An examination of the reactionary, individualist, cynical, and
belligerent shift in global politics to the right, implemented both
by the right and the establishment left. Systemic, euphemized,
insidious and structural violence has increased. It is now
objectively measurable by the gulf in revenues, by subjective
malaise, or by the menace of ecological apocalypse, and also by
their constant exacerbation. -from How the World Swung to the Right
Despite a few zones of active resistance-the alter-globalization
movement, the Chiapas uprisings, the Arab springs, and the recent
resistance to racialized police brutality and environmental and
genocidal warfare in the United States-the last half-century has
been witness to an undeniable global shift to the right. How the
World Swung to the Right provides a comprehensive overview of this
reactionary, individualist, cynical, and belligerent shift, which
often has been cloaked in the guise of entertainment and good
intentions.
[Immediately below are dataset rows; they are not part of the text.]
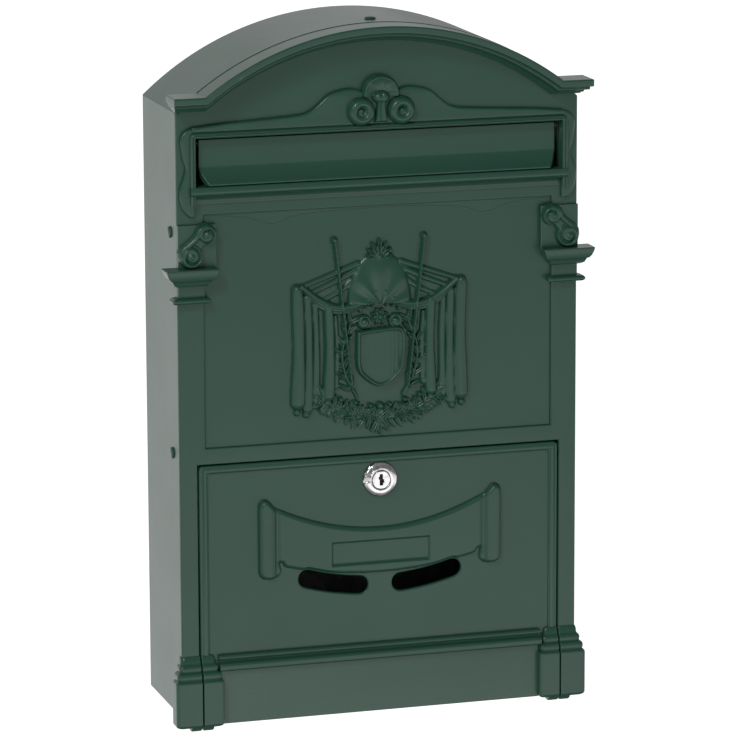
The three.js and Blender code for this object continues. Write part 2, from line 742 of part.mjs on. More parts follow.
function lockCam() {
  const tipHalf = 5;
  const reach = [camFront, camBack];
  const hub = roundY(7, 0, reach, lockHeight, 24);
  const arm = box([0, camLength - tipHalf], reach, [lockHeight - tipHalf, lockHeight + tipHalf]);
  const tip = roundY(tipHalf, camLength - tipHalf, reach, lockHeight);
  const socket = tangWidth / 2 + fit;
  return cut(join([hub, arm, tip]), [
    box([-socket, socket], [camFront - overlap, camBack + overlap],
      [lockHeight - socket, lockHeight + socket])]);
}

const lockWasher = [castBack + fit, castBack + fit + washerThickness];
const lockNut = [lockWasher[1] + fit, lockWasher[1] + fit + 4];

function threadedRing(outer, y, segments, turn) {
  const geometry = new THREE.CylinderGeometry(outer, outer, y[1] - y[0], segments);
  geometry.rotateY(turn);
  geometry.translate(0, (y[0] + y[1]) / 2, lockHeight);
  return cut(solid(geometry), [
    roundY(lockBarrelRadius + fit, 0, [y[0] - overlap, y[1] + overlap], lockHeight, 32)]);
}

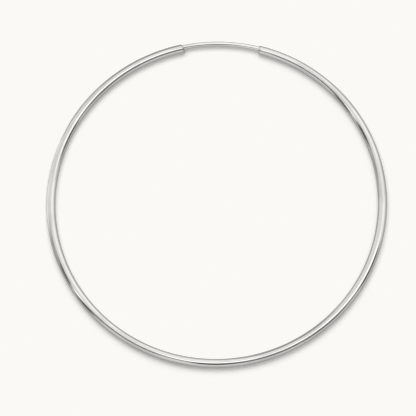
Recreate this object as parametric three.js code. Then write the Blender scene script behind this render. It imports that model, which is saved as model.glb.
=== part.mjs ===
// Endless hoop earring, in millimetres: a thin-walled tube bent into a ring, and a thinner ear wire
// that closes it at the top. The ring lies flat on the plane z = 0, with its centre on the Z axis
// and the middle of the ear wire on +Y. The tube's open mouth is on the -X side of the wire, and
// its other end, closed down on the wire, is on the +X side.

import * as THREE from "three";

// Ring and tube
const OUTER_DIAMETER = 55;
const TUBE_DIAMETER = 1.5;
const TUBE_WALL = 0.13;
const MOUTH_EDGE_BREAK = 0.04;

// Closed-down end of the tube
const CLOSED_END_LENGTH = 0.35;

// Ear wire
const WIRE_DIAMETER = 0.8;
const WIRE_SHOWN = 12.4;
const WIRE_HELD = 3;
const WIRE_IN_MOUTH = 7;
const WIRE_TIP_LENGTH = 0.5;
const WIRE_GAP = 0.03;

// Facets
const SIDES = 16;
const TUBE_PITCH_DEGREES = 3.75;
const WIRE_PITCH_DEGREES = 1.5;
const CURVE_STEPS = 4;

const RING_RADIUS = (OUTER_DIAMETER - TUBE_DIAMETER) / 2;
const TUBE_RADIUS = TUBE_DIAMETER / 2;
const BORE_RADIUS = TUBE_RADIUS - TUBE_WALL;
const WIRE_RADIUS = WIRE_DIAMETER / 2;
const TUBE_LENGTH = 2 * Math.PI * RING_RADIUS - WIRE_SHOWN;

// A flat side lies this much nearer the axis than a corner, so corners are set out by its inverse.
const FLAT_TO_CORNER = 1 / Math.cos(Math.PI / SIDES);

// The ear wire bears on the outer wall of the bore, which puts it this far outside the ring's line.
const WIRE_OFFSET = BORE_RADIUS - WIRE_GAP - WIRE_RADIUS;

/** Length along the ring's centre line that an angle in degrees spans. */
function arcLength(degrees) {
  return RING_RADIUS * THREE.MathUtils.degToRad(degrees);
}

/** Places at whole pitches from offset, that keep a quarter of a pitch inside two ends. */
function stations(from, to, pitch, offset = 0) {
  const places = [];
  const first = Math.ceil((from + pitch / 4 - offset) / pitch);
  const last = Math.floor((to - pitch / 4 - offset) / pitch);
  for (let step = first; step <= last; step += 1) {
    places.push(offset + step * pitch);
  }
  return places;
}

/** A round section of the bar: its radius, its place along the bar, and how far outward it lies. */
function section(radius, place, outward = 0) {
  return { radius, place, outward };
}

/** Sections of a quarter-round end, from a full one at fromPlace to one of no radius at toPlace. */
function roundTip(radius, fromPlace, toPlace, outward) {
  const sections = [];
  for (let step = 1; step <= CURVE_STEPS; step += 1) {
    const turn = (step / CURVE_STEPS) * (Math.PI / 2);
    const place = fromPlace + (toPlace - fromPlace) * Math.sin(turn);
    sections.push(section(radius * Math.cos(turn), place, outward));
  }
  return sections;
}

/**
 * Sections of a wall that closes down over the end of the tube in a quarter round. It moves in on
 * the ring's inner side only, so each section shrinks and moves outward by the same amount.
 */
function closingWall(radius, shoulder) {
  const sections = [];
  for (let step = 0; step <= CURVE_STEPS; step += 1) {
    const turn = (step / CURVE_STEPS) * (Math.PI / 2);
    const closing = WIRE_OFFSET * (1 - Math.cos(turn));
    const place = shoulder + CLOSED_END_LENGTH * Math.sin(turn);
    sections.push(section(radius - closing, place, closing));
  }
  return sections;
}

/**
 * Solid of revolution with a flat side facing up and another facing down, bent round the ring. The
 * place along the straight bar becomes an angle, counterclockwise from middleDegrees.
 */
function bentBar(sections, middleDegrees) {
  const profile = sections.map(({ radius, place }) => new THREE.Vector2(radius * FLAT_TO_CORNER, place));
  const bar = new THREE.LatheGeometry(profile, SIDES, Math.PI / SIDES);
  const position = bar.getAttribute("position");
  const middle = THREE.MathUtils.degToRad(middleDegrees);
  for (let i = 0; i < position.count; i += 1) {
    const { place, outward } = sections[i % sections.length];
    const angle = middle + place / RING_RADIUS;
    const radius = RING_RADIUS + outward + position.getX(i);
    const height = TUBE_RADIUS + position.getZ(i);
    position.setXYZ(i, radius * Math.cos(angle), radius * Math.sin(angle), height);
  }
  bar.computeVertexNormals();
  return bar;
}

/** The hollow ring: square-cut open mouth at one end, closed down on the ear wire at the other. */
function hoopTube() {
  const mouth = -TUBE_LENGTH / 2;
  const end = TUBE_LENGTH / 2;
  const shoulder = end - CLOSED_END_LENGTH;
  const places = stations(mouth, shoulder, arcLength(TUBE_PITCH_DEGREES));
  const outerWall = places.map((place) => section(TUBE_RADIUS, place));
  const boreWall = places.map((place) => section(BORE_RADIUS, place));
  const sections = [
    section(BORE_RADIUS, mouth),
    section(TUBE_RADIUS - MOUTH_EDGE_BREAK, mouth),
    section(TUBE_RADIUS, mouth + MOUTH_EDGE_BREAK),
    ...outerWall,
    ...closingWall(TUBE_RADIUS, shoulder),
    section(BORE_RADIUS - WIRE_OFFSET, end, WIRE_OFFSET),
    ...closingWall(BORE_RADIUS, shoulder - TUBE_WALL).reverse(),
    ...boreWall.reverse(),
    section(BORE_RADIUS, mouth),
  ];
  return bentBar(sections, -90);
}

/** The ear wire: square-cut where the tube holds it, with a rounded tip that enters the mouth. */
function earWire() {
  const heldEnd = -WIRE_SHOWN / 2 - WIRE_HELD;
  const tip = WIRE_SHOWN / 2 + WIRE_IN_MOUTH;
  const tipStart = tip - WIRE_TIP_LENGTH;
  const pitch = arcLength(WIRE_PITCH_DEGREES);
  const places = stations(heldEnd, tipStart, pitch, pitch / 2);
  const sections = [
    section(0, heldEnd, WIRE_OFFSET),
    section(WIRE_RADIUS, heldEnd, WIRE_OFFSET),
    ...places.map((place) => section(WIRE_RADIUS, place, WIRE_OFFSET)),
    section(WIRE_RADIUS, tipStart, WIRE_OFFSET),
    ...roundTip(WIRE_RADIUS, tipStart, tip, WIRE_OFFSET),
  ];
  return bentBar(sections, 90);
}

/** Bright polished white metal. */
function polishedMetal(name, color, roughness) {
  return new THREE.MeshStandardMaterial({ name, color, roughness, metalness: 1 });
}

/** A named sub-part. */
function piece(name, geometry, material) {
  const mesh = new THREE.Mesh(geometry, material);
  mesh.name = name;
  return mesh;
}

const earring = new THREE.Group();
earring.name = "hoop_earring";
earring.add(
  piece("hoop_tube", hoopTube(), polishedMetal("tube_polish", 0xe6e7e8, 0.08)),
  piece("ear_wire", earWire(), polishedMetal("wire_polish", 0xdcddde, 0.14)),
);

export default earring;
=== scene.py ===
"""An endless hoop earring of bright white metal, lying on a pale studio floor.

A thin-walled polished tube is bent into a ring, and a thinner ear wire closes it at the top. Both
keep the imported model's frame, in metres: the ring's axis is +Z, the floor is z = 0, and the middle
of the ear wire is on +Y. The tube's open mouth is on the -X side of the wire, and its other end,
closed down on the wire, is on the +X side.
"""

import logging
import math
from dataclasses import dataclass
from enum import Enum

import bpy
import numpy as np
from mathutils import Matrix, Vector


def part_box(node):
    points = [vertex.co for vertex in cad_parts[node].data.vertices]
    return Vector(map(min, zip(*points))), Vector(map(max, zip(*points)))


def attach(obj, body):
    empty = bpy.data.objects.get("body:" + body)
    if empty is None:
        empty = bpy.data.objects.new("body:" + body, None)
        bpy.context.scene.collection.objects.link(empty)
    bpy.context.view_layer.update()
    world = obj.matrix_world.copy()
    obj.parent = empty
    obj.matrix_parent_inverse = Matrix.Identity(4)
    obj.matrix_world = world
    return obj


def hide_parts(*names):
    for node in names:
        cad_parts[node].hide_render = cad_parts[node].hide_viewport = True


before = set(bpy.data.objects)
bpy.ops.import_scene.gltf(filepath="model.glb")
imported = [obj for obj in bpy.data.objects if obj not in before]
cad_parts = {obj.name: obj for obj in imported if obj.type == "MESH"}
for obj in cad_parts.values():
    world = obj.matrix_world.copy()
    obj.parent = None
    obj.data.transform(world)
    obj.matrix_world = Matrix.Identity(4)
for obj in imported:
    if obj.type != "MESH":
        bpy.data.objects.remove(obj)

log = logging.getLogger("hoop_earring")

MM = 0.001

Faces = list[list[int]]
Pair = tuple[object, object]


class Slot(Enum):
    """The record's material slots."""

    TUBE = "tube_polish"
    WIRE = "wire_polish"


class Leaves(Enum):
    """The way a rounded corner of a profile sets off: across the bar, or along it."""

    ACROSS = "across"
    ALONG = "along"


class Ray(Enum):
    """The Light Path outputs that the studio tells apart."""

    CAMERA = "Is Camera Ray"
    DIFFUSE = "Is Diffuse Ray"


# ---------------------------------------------------------------------------------------------
# Shapes
# ---------------------------------------------------------------------------------------------


def placed(name: str, data: bpy.types.ID) -> bpy.types.Object:
    """Puts an object with the given mesh, lamp or lens into the scene.

    Args:
        name: The object's name.
        data: What the object holds.

    Returns:
        The object, at the origin.
    """
    made = bpy.data.objects.new(name, data)
    bpy.context.scene.collection.objects.link(made)
    return made


def numbered(rows: int, columns: int) -> np.ndarray:
    """The numbers of a grid's points, row after row."""
    return np.arange(rows * columns).reshape(rows, columns)


def quads(numbers: np.ndarray) -> np.ndarray:
    """Joins a grid of points into quads.

    The corners of a quad are a point, the next one down, the one across from that, and the one
    across from the first.

    Args:
        numbers: The points' numbers, rows by columns.

    Returns:
        The four numbers of each quad.
    """
    corners = [numbers[:-1, :-1], numbers[1:, :-1], numbers[1:, 1:], numbers[:-1, 1:]]
    return np.stack(corners, axis=-1).reshape(-1, 4)


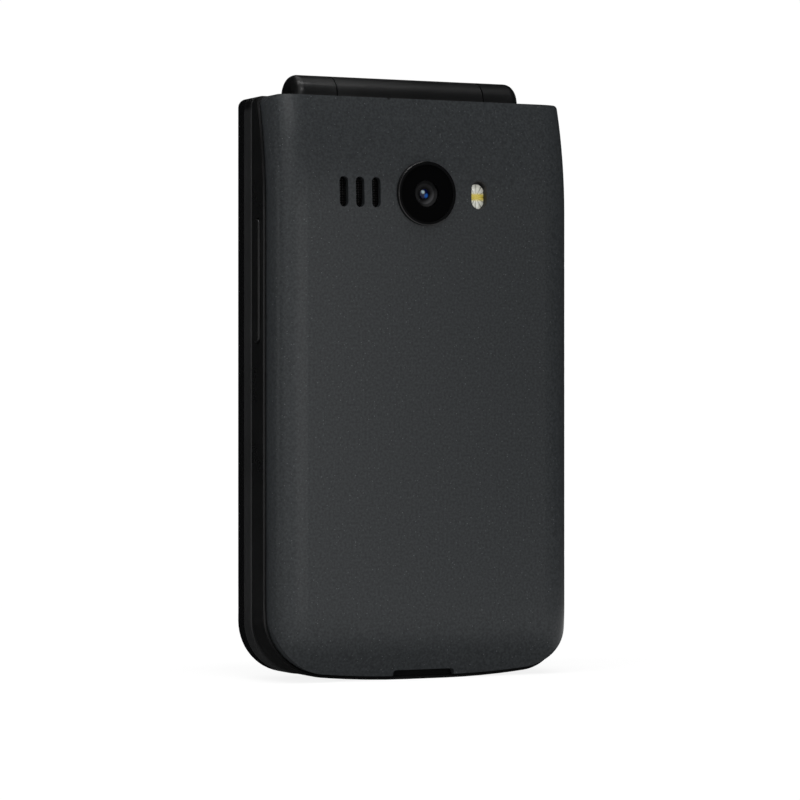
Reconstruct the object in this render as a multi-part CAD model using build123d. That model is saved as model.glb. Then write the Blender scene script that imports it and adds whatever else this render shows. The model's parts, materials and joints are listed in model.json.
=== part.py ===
from build123d import *
import os
from math import asin, cos, degrees, sqrt

# A clamshell phone, closed and standing on its bottom end. All sizes are in millimetres. X runs across the
# phone, Y from the lid towards the battery cover, and Z up to the hinge. The origin lies under the middle.
# Depths are counted from the lid's outer face, and depth_y turns them into Y.

# Whole phone
phone_width = 61.9
half_height = 107.2  # top edge of the lid and of the base
lid_depth = 7.1
fold_gap = 0.3
base_depth = 10.6
total_depth = lid_depth + fold_gap + base_depth
foot_width = 8.0  # straight middle of the bottom end
end_radius = 170.0  # the rest of the bottom end
corner_radius = 11.2  # lower corners of the base
lid_corner_radius = 9.8
top_corner_radius = 1.6
cover_corner_radius = 2.8  # upper corners of the cover, counted out to the side of the base
hinge_deck = 6.7  # solid material below the top edge, around the hinge
fit = 0.1  # clearance between fixed neighbours
edge_ease = 0.25  # small rounding of the edges on both sides of the fold

# Hinge
barrel_radius = 4.1
barrel_rise = 4.35  # how far the barrel stands above the top edge
barrel_depth = 6.5
barrel_length = 30.0  # middle barrel, on the lid
barrel_gap = 0.2  # between the barrel's end and a knuckle
knuckle_lengths = {-1: 7.7, 1: 8.3}  # outer knuckles, on the base, by the side that they are on
knuckle_rounding = 1.8
barrel_clearance = 0.35
pin_radius = 1.5
pin_fit = 0.05
pin_reach = 5.6  # how deep the pin and the shaft enter on each side
hinge_module_radius = 2.8
hinge_module_length = 16.0

# Back of the base
top_bend_length = 20.6  # the back bends forwards over this much below the top edge
top_bend_radius = 71.0
bottom_bend_height = 13.0
bottom_bend_radius = 50.0
edge_width = 6.0  # rounding along the sides of the cover, across
edge_depth = 5.0  # and in depth
edge_fullness = 0.66
seam_depth = 12.8
seam_low_height = 15.0  # below this height the seam sweeps backwards
seam_sweep_radius = 35.7
lip_width = 0.45
cover_gap = 0.2
ledge_drop = 0.6
cover_wall = 1.2
pry_width = 12.5
pry_height = 1.1
pry_x = 0.3
notch_x = 6.7  # small notch in the cover's top edge
notch_width = 0.55
notch_height = 0.3
tongue_length = 6.0
tongue_wall = 0.5
tongue_depth = 0.9
tongue_low = 30.0  # heights of the three tongues on each side
tongue_pitch = 22.0
tongue_drop = 13.2  # of the highest one, below the top edge

# Base layers
side_wall = 1.8
key_plate = 1.2
key_play = 0.05
key_flange = 0.4
key_plunger = 0.2
key_travel = 0.35
dome_height = 0.25
board_thickness = 0.8
floor_wall = 0.75
skirt_wall = 0.9
boss_radius = 1.7
boss_inset = 3.8  # from the side of the phone to a boss's axis
boss_low = 12.0
boss_spacing = 5.05  # from the volume key's flange to the middle boss's axis
boss_drop = 11.7  # of the highest boss, below the top edge
screw_radius = 0.7
screw_head_radius = 1.2
screw_head_depth = 0.7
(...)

The counterrevolutions began with a first phase of
deregulation and ideological counter-attacks, and the fall of the
so-called "real" communisms. The 1990s inaugurated a global
biopolitical turn and the financialization of the economy; the
2000s hammered in neoliberal gains through the alliance of
ultraliberalism with neoconservatism. These policies were
implemented, surprisingly, not only by the right but often by the
establishment left. Cusset argues that in the face of this
betrayal, conflict is the one thing we can still salvage from the
notion of the "left." What we need today, he contends, are new
sites of conflict that multiply the causes of struggle and the
sites of mobilization, linking socioeconomic struggle with
questions of identity and the urgency of ecology.